Okay, fine. She stepped around him and knelt down in front of his snout, intending to offer him what she assumed he really wanted and hope that he would stir enough to get on his way, while she took off in another direction as a decoy for the hunters. Kneeling before him, she stroked the top of his head between his ears and whispered in one of them, "You chased me, and now that I'm all yours, you're too tired to come out and play?"

His eyes opened, but he didn't seem focused on anything. She rubbed her cheek against his and scratched some more between his ears. "Hmm, the big, bad wolf isn't so big and bad anymore."

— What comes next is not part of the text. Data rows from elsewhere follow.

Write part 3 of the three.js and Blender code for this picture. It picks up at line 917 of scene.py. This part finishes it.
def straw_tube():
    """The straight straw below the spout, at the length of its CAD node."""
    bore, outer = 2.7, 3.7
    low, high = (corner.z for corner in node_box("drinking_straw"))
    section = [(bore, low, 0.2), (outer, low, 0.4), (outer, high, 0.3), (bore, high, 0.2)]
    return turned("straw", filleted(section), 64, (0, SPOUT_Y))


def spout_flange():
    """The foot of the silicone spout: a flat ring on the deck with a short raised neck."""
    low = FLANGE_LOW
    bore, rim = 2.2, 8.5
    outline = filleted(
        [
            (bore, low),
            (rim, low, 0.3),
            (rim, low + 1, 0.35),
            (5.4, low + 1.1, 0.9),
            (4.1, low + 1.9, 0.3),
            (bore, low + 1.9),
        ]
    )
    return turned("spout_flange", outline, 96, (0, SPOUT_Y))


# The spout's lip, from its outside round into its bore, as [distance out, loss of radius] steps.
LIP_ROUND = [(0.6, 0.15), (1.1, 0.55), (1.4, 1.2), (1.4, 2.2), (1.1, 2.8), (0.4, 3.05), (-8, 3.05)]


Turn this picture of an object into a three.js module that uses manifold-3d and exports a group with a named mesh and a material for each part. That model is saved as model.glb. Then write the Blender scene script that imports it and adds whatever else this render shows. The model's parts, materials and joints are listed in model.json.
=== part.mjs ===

She swore he smiled in a big, bad wolf way.

* * *

Naked, the redheaded woman of his lakeside fantasies, the same little wolf biologist who had stirred his interest earlier, stroked Leidolf's back and rubbed her cheek against his, a throwback to their wolf ways, not only a form of endearment but something deeper. Her brows furrowed, her expression remained concerned. When she was in her wolf form and had nuzzled his muzzle with her own, the wolf scent glands in her skin had rubbed against his, indicating she had claimed him as part of her pack. Whether she had done so consciously, or as a way to get him on his feet and hadn't meant anything by it, he wasn't sure.

He took another deep breath of her scent, memorizing it, and managed a feeble wolf smile. Her swim in the river had washed off the hunter's spray, and now he could smell her delectable scent just fine.

Hell, if he hadn't been so dead to the world, he would have responded to her touching him and claimed her right back, tenfold. Her fingers swept over his fur, examining every inch of him, sensually like a lover would in the wolf's courtship phase. Or like a pack member would groom an injured wolf, comforting him both physically and mentally. He would have been in heaven, if he hadn't been so out of it. Damn it.

Her breath tickled his ear as she whispered into it and stirred his need to have her as she pressed her heavy breasts against his shoulder. Then she moved her fingers to his head between his ears and began to scratch. Her touch wouldn't scratch the itch she'd started. The scent of her stirred-up feminine pheromones was an enticing concoction as she leaned in close to him.

He should have had a raging hard-on. Why was he too tired to respond to her loving ministrations? He couldn't fathom why his body didn't react to her shoving at him or her whispered words in his ear. Or even earlier, when she was a wolf, licking his face, kissing him wolf style. He sure as hell wanted to show her just what her attentions meant to him and give her back so much more in return.